Edward V, age 12, the elder son of Edward IV and the tool of the competing ambitions of his paternal uncle, Richard, duke of Gloucester, and his maternal uncle Earl Rivers. Gloucester arrested Rivers, confined Edward and his younger brother in the Tower of London, had the boys declared illegitimate, and assumed the throne as Richard III. The children disappeared, probably murdered. According to a theory promoted by the Tudors after 1485, they were smothered in their sleep on Richard's orders. Their death provoked great public indignation. (In 1674, archaeologists unearthed in the Tower skeletons of two boys age 12 or 13 and 10, the ages of the princes in 1483.)  1
 
1483–85
 
Richard III. He aborted a rebellion conceived by Morton, bishop of Ely, and led by the duke of Buckingham; the latter was beheaded. Richard and Henry, earl of Richmond, both sought to marry Edward IV's daughter, Elizabeth of York, now heiress to the throne. As she was Richard's niece, the relationship scandalized even Richard's followers.  2
 
1485
 
The landing at Milford Haven of Henry, earl of Richmond, a remote descendant of Edward III, led to widespread defections among Richard's supporters. Henry defeated Richard (Aug. 22) on Bosworth Field (Leicestershire), where Richard fell.

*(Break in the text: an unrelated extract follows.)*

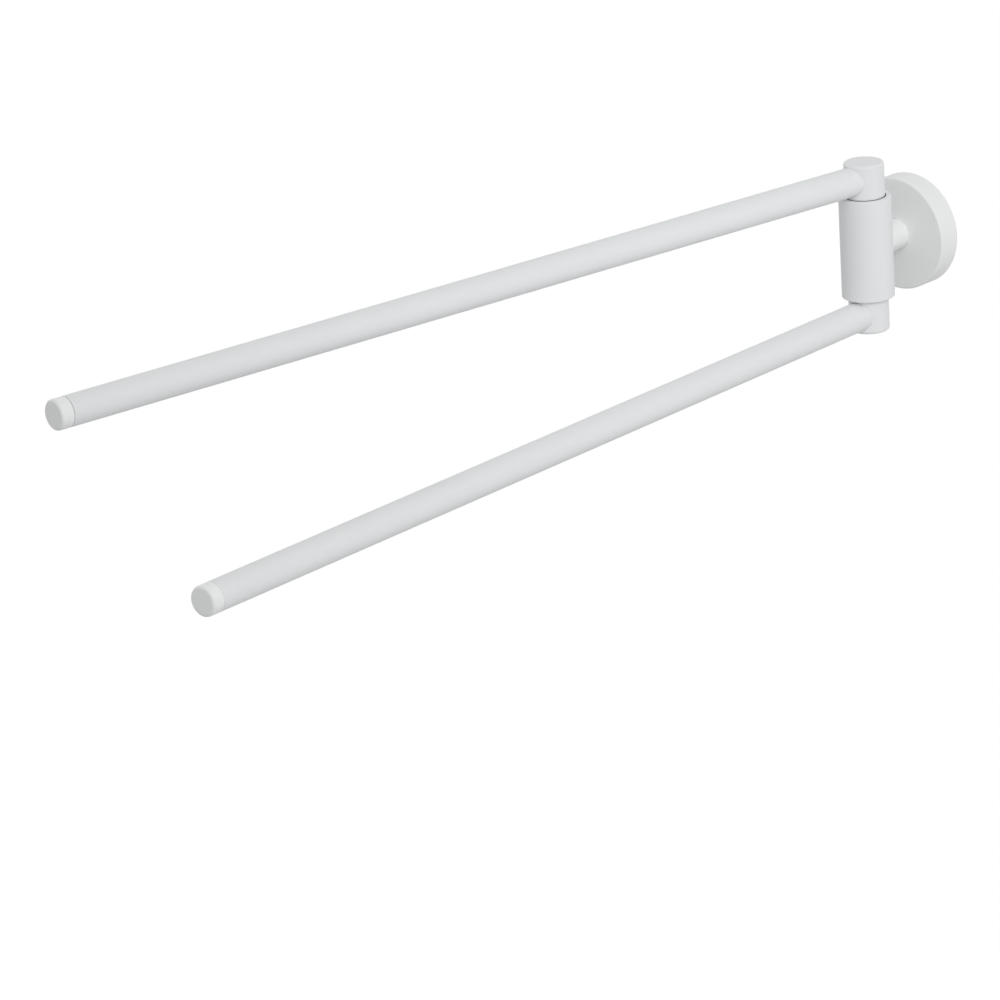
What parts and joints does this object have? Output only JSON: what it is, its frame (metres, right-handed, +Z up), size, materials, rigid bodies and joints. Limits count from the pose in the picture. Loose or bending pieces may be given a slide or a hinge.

The crown of England was supposedly found on a rosebush. The battle marks the end of the Wars of the Roses and the beginning of the House of Tudor, by virtue of victory in battle and later act of Parliament.  3
Cultural movements. The Italian humanist Poggio Bracciolini's visit (1418–23) to England. The Paston Letters (1422–1509), a remarkable collection of the correspondence (in the vernacular) of a middle-class English family. Eton College founded by Henry VI.  4
Humphrey, duke of Gloucester (d. 1447), influential patron of classical learning and Italian humanism, was the donor of 279 classical manuscripts to Oxford, the nucleus of the university library. Sir John Fortescue (d. c. 1476), chief justice of the king's bench, wrote On the Governance of the Kingdom of England and De Laudibus Legum Angliae, contrasting the “political” (i.e., constitutional) spirit of the English common law with the absolutism of the Roman law, and comparing the French monarchy unfavorably with the English.  5
Caxton's printing press set up at Westminster (1476) under the patronage of Edward IV. Malory's Morte Arthure printed (1485), the first book in poetic prose in the English language.  6
 
 
 
The Encyclopedia of World History, Sixth edition. Peter N. Stearns, general editor. Copyright © 2001 by Houghton Mifflin Company. Maps by Mary Reilly, copyright © 2001 by Houghton Mifflin Company. Published by Houghton Mifflin Company. All rights reserved.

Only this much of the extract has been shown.